Songs with Queen in the Title

I recently bought the “Styx: Caught in the Act” DVD from a sale at a department store. The videos took me back to the 80s, enjoying songs I had not heard in twenty years. The nostalgia so overtook me that I searched my old albums still stored in my parents’ basement.

I selected a few of the Styx records and replayed them on my turntable. The album that most impressed me was Pieces of Eight, which contained the hits “Renegade” and “Blue Collar Man.” One tune on the record, “Queen of Spades,” sounded particularly sharp, even after all these years.

It also inspired me to think of other songs with titles that contained the word queen. Obviously the famous band with that particular moniker made the list, but there were some nearly-forgotten songs that fit the category as well.

10. Queen of Denial” by Pam Tillis: I was unfamiliar with the daughter of country music legend Mel Tillis until I saw the video for this song on VH1 years ago. I love the pun in the title and the way Tillis develops it with her Egyptian garb in the video.

9. “Queen of Hearts” by Juice Newton: The rhythm is what is most memorable about this pop tune with a country feel. It would make a good companion for the Styx song mentioned earlier. It makes me wonder if there are songs dedicated to the female monarch of diamonds and clubs as well.
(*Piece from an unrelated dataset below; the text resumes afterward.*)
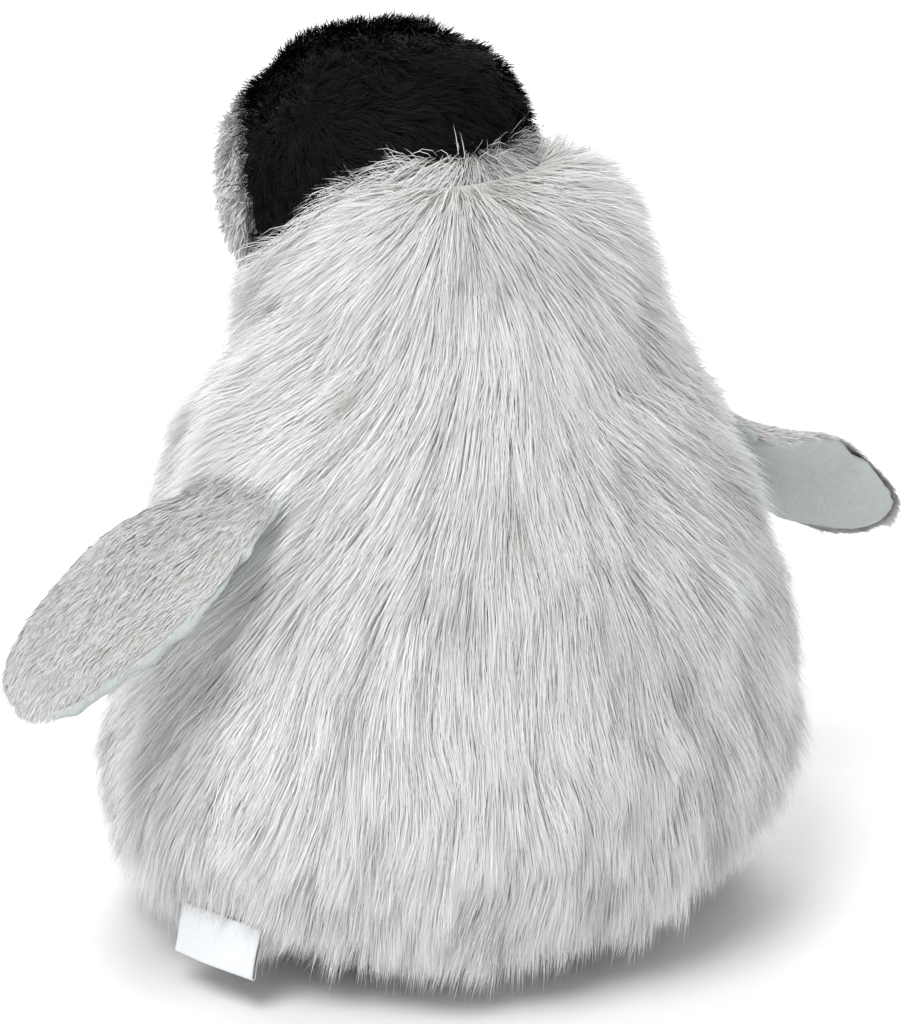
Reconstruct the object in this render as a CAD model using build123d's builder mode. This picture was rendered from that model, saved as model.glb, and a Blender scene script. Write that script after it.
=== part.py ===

8. Ballad of a Teenage Queen” by Johnny Cash: When you hear the lyrics, it seems a quite predictable love song. The teenage knockout is pursued by every guy in town, but she stays loyal to the boy who works in the candy store. Then she goes to Hollywood and scores worldwide fame. What makes this country song unusual, though, is that it doesn’t end there. In the last verse Cash sings of how the movie starlet then gives up all the wealth and fame to return to the boy in the candy store. Thus the song is a rarity: a traditional country song with a happy ending.

7. “Dancing Queen” by Abba: This song was about as close to disco as Abba would ever get. The combination of the female vocals in the chorus is alluring, though I still am not certain whether they are frowning at or admiring the dancing queen.

6. “Death Valley Queen” by Flogging Molly: This Celtic band sound like a combination of The Pogues and The Clash. This song is probably their best from the

Drunken Lullabies album. The heavy Irish vocal describes a man’s yearnings for the girl who refused his kiss. He never gets her, but the song does have one of the most intriguing lines in music so far this century: “Laying cold in the bed with a whale for a head.”

5. “Mississppi Queen” by Mountain: This is the song that identifies the band led by Leslie West. It opens with a great guitar riff before West’s voice bursts into “Mississippi Queen, You know what I mean.”

4. Acid Queen” by Tina Turner: This song provided one of the highlights from The Who’s rock opera Tommy. I can still see Daltrey as the blind, deaf and dumb boy being taken to Turner to be cured. She, as the Acid Queen, locks him in this metal box, injecting him with needles and transforming him into snakes and all sorts of terrifying images.

3. “The Queen Is Dead” by The Smiths: The title track from the last great Smiths album has the same qualities as the band’s other classics: riveting melodies, clever lyrics, morbid self-pitying, and some very funny images. Morrissey, the singer and lyricist, pokes fun at an imagined scene where he breaks into the Queen’s home: “She says I know you and you cannot sing, I said that’s nothing you should hear me play piano.”

2. Killer Queen” by Queen: This was the band’s first big hit, though its success was soon diminished a year later when they released its behemoth, “Bohemian Rhapsody.” Still, “Killer Queen” has the slick guitar for which Brian May has become recognized, and the operatic backing vocals that distinguish Queen. I still look back on the Sheer Heart Attack album with fondness, for I sensed that Queen would become something special, even a year before the multi-platinum

A Night at the Opera.

1. Queen Jane Approximately” by Bob Dylan: This song is one of the many classics from Highway 61 Revisited. The lyrics have that special witty anger that defined Dylan’s folk-rock recordings. He puts Jane down in all five verses, predicting that she will fall and become friendless and poor. In spite of the pleasure he seems to get from the misery she will encounter, Dylan ends each verse with the plea, “Won’t you come see me, Queen Jane?”